◆ **Exercise goal**: Would you print the material exactly, starting at its first line and ending at the line holding "const JAW_JOINT = [-330, -90];"?

◆ **Provided entries**:

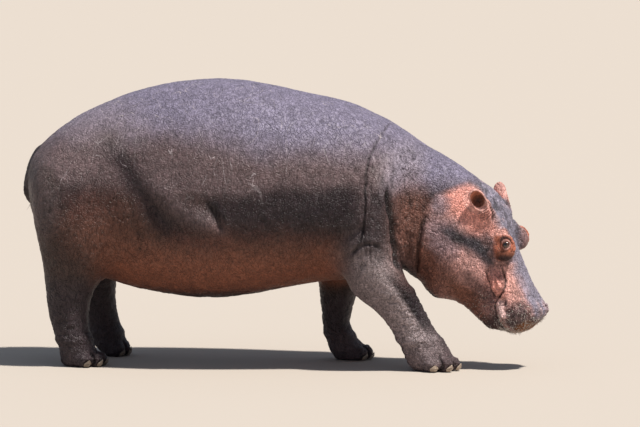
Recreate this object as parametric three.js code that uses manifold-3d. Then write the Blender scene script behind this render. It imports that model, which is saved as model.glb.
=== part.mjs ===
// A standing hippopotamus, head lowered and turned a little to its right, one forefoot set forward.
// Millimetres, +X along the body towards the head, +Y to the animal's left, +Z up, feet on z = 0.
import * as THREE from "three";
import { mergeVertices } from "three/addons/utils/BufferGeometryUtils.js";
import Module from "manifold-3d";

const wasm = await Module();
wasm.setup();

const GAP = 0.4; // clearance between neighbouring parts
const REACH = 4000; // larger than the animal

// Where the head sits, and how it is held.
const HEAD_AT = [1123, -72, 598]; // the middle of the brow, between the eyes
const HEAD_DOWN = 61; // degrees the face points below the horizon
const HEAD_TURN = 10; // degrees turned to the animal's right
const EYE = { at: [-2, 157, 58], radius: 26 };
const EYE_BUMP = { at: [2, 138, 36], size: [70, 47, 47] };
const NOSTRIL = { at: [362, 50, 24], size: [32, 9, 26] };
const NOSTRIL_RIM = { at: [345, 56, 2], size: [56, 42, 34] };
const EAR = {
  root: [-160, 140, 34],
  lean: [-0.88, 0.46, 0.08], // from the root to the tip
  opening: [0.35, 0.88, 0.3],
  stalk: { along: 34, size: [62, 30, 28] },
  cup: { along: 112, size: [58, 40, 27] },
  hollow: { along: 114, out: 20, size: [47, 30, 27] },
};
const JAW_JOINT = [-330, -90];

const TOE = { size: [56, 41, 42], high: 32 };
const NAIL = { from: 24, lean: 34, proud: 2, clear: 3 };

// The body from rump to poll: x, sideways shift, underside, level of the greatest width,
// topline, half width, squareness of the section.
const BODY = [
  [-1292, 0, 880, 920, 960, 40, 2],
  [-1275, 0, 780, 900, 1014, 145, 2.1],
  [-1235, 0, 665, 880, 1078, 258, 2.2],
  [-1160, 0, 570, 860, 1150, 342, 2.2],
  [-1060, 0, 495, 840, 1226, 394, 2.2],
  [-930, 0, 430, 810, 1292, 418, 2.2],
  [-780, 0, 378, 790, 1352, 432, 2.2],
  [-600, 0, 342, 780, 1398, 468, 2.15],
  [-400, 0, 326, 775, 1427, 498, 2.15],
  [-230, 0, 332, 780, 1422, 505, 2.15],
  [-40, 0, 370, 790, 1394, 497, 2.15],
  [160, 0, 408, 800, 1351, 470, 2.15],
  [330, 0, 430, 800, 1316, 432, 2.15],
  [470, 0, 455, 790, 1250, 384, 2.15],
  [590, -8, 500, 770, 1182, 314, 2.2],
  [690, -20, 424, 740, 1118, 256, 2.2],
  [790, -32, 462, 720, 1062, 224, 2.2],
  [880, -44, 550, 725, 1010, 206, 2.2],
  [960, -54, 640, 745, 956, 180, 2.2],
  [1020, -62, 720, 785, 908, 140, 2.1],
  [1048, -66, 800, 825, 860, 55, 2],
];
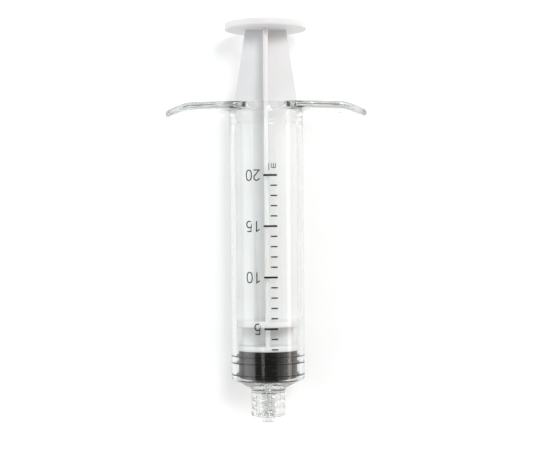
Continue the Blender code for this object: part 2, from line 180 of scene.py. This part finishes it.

◆ **Output for this exercise**:
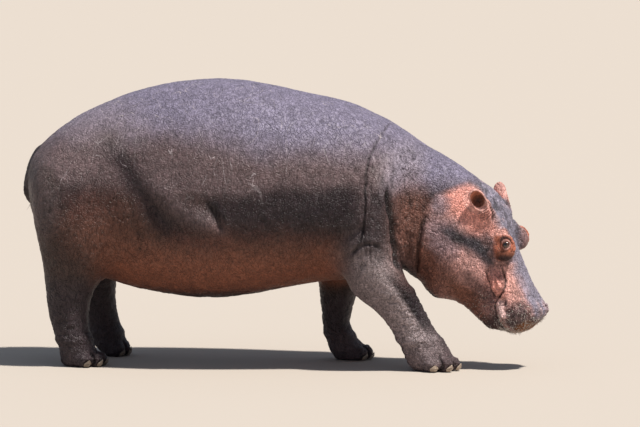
Recreate this object as parametric three.js code that uses manifold-3d. Then write the Blender scene script behind this render. It imports that model, which is saved as model.glb.
=== part.mjs ===
// A standing hippopotamus, head lowered and turned a little to its right, one forefoot set forward.
// Millimetres, +X along the body towards the head, +Y to the animal's left, +Z up, feet on z = 0.
import * as THREE from "three";
import { mergeVertices } from "three/addons/utils/BufferGeometryUtils.js";
import Module from "manifold-3d";

const wasm = await Module();
wasm.setup();

const GAP = 0.4; // clearance between neighbouring parts
const REACH = 4000; // larger than the animal

// Where the head sits, and how it is held.
const HEAD_AT = [1123, -72, 598]; // the middle of the brow, between the eyes
const HEAD_DOWN = 61; // degrees the face points below the horizon
const HEAD_TURN = 10; // degrees turned to the animal's right
const EYE = { at: [-2, 157, 58], radius: 26 };
const EYE_BUMP = { at: [2, 138, 36], size: [70, 47, 47] };
const NOSTRIL = { at: [362, 50, 24], size: [32, 9, 26] };
const NOSTRIL_RIM = { at: [345, 56, 2], size: [56, 42, 34] };
const EAR = {
  root: [-160, 140, 34],
  lean: [-0.88, 0.46, 0.08], // from the root to the tip
  opening: [0.35, 0.88, 0.3],
  stalk: { along: 34, size: [62, 30, 28] },
  cup: { along: 112, size: [58, 40, 27] },
  hollow: { along: 114, out: 20, size: [47, 30, 27] },
};
const JAW_JOINT = [-330, -90];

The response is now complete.